Because the love of God is relational and not attractional, he chooses to pursue us in love by identifying with us - by making himself vulnerable to us. We often think of God as disappointed with us when we fail. Maybe sitting on the porch tapping his foot, wondering when we are going to get our act together. But the picture that God paints with the parable of Hosea’s life is one in which he has so bound himself to us, that his heart breaks when we do foolish things. Chapter 11.8 tells us that God’s heart is coming apart because of our rebellion.

And this is why God had Hosea marry Gomer to illustrate this. We can all be called to befriend a broken woman like she was. We can invest our time and energy into her restoration. But at the end of the day, we get to go home to our own family. Because her problems are not our problems. But in a marriage, that’s not the case. You can’t go home from those problems. And her brokenness is your brokenness is your brokenness.

And what God is telling us here is that he has so bound up his love with us, that he cannot be fully joyful until we are fully restored to our joy in him. He’s telling us that his happiness suffers until we get to the place where our happiness is fully realized in him. The God that created the universe by the mere breath of his mouth, has so voluntarily bound himself to us, that he is held back from the fulness of life until we are restored and renewed in all the beauty that he designed us to be.

The New Testament author Jude gives us a beautiful picture of that with his ending benediction. He says, “To him who is able to keep you from stumbling and to present you before his glorious presence without fault and with great joy…”. And we have to ask, “Whose joy?” Well, it’s God’s! He is telling us once again that on the day when God finally gets to present you glorious and perfect, then - and only then - will his joy be complete and full!
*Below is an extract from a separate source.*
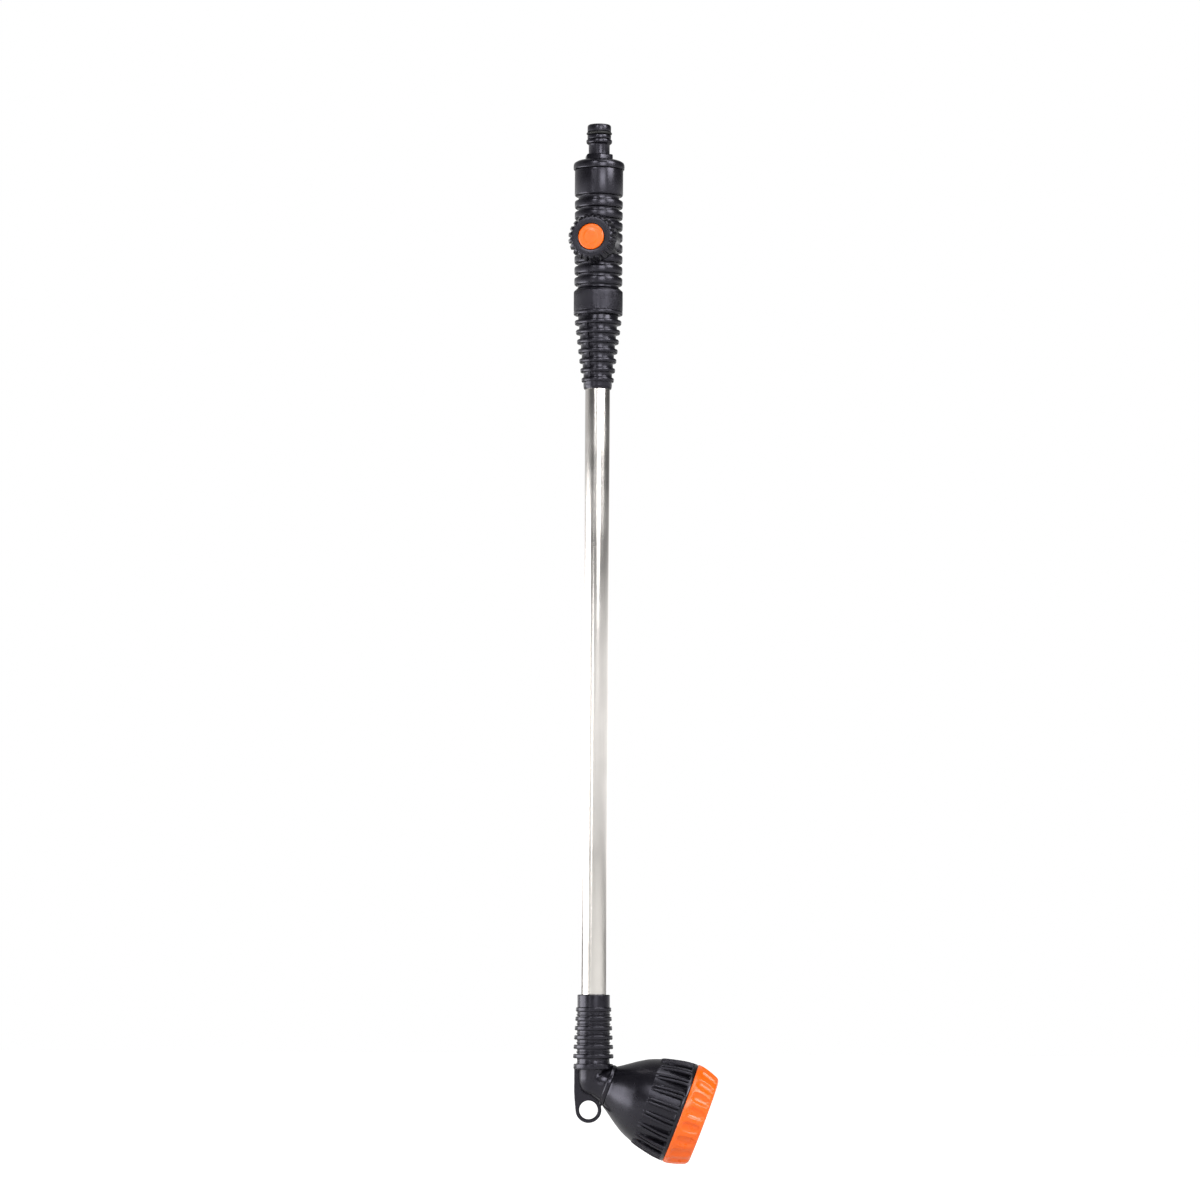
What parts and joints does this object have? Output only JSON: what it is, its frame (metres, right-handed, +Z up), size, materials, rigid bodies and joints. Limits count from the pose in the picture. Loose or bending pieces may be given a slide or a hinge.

If this is true, there is no way to relate to God like a renter (the way we normally do). We can’t presume his love ebbs and flows with our performance. But it’s a call to make ourselves as vulnerable to him as he has to us. It’s a love relationship where we can be honest about our failings. We can be vulnerable enough to admit when our hearts are drawn to lovers besides him. And we can experience from him his joyful healing as he longs to draw us back to himself.

Is your picture of God today a frustrated tapping foot - just waiting for you to get your act together? Or is he a Lover who pursues you with every passion of his being? Do you have a God who is so vulnerable in his love for you, that he has bound his heart with yours? This is what it means when we say, “God is love.”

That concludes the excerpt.